Learning Feature-Preserving Portrait Editing from Generated Pairs
Bowei Chen, Tiancheng Zhi, Peihao Zhu, Shen Sang, Jing Liu, Linjie Luo
TL;DR
The paper tackles portrait editing with the challenge of preserving user identity while applying edits. It proposes a low-cost data-generation pipeline that produces aligned input-target pairs and trains a Multi-Conditioned Diffusion Model that fuses multiple conditioning signals to learn editing directions and guard against unwanted feature changes; a mask-guided inference step further protects subject details. Key contributions include the conditional data generation strategy, the MCDM architecture with spatial, text, and image conditioning, and the automatic editing mask that guides inference. Experiments on costume and cartoon-expression editing show quantitative and user-study evidence of state-of-the-art quality and feature preservation, with ablations highlighting the importance of each component.
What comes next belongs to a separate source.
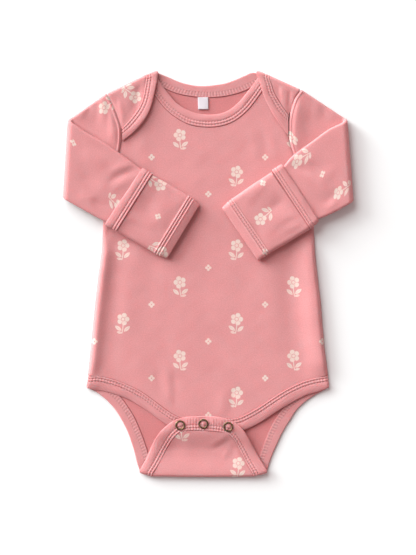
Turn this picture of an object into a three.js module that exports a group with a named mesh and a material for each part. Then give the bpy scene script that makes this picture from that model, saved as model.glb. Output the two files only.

The approach offers a practical, scalable solution for high-quality, feature-preserving portrait edits with potential applications in real-world editing pipelines.
Abstract
Portrait editing is challenging for existing techniques due to difficulties in preserving subject features like identity. In this paper, we propose a training-based method leveraging auto-generated paired data to learn desired editing while ensuring the preservation of unchanged subject features. Specifically, we design a data generation process to create reasonably good training pairs for desired editing at low cost. Based on these pairs, we introduce a Multi-Conditioned Diffusion Model to effectively learn the editing direction and preserve subject features. During inference, our model produces accurate editing mask that can guide the inference process to further preserve detailed subject features. Experiments on costume editing and cartoon expression editing show that our method achieves state-of-the-art quality, quantitatively and qualitatively.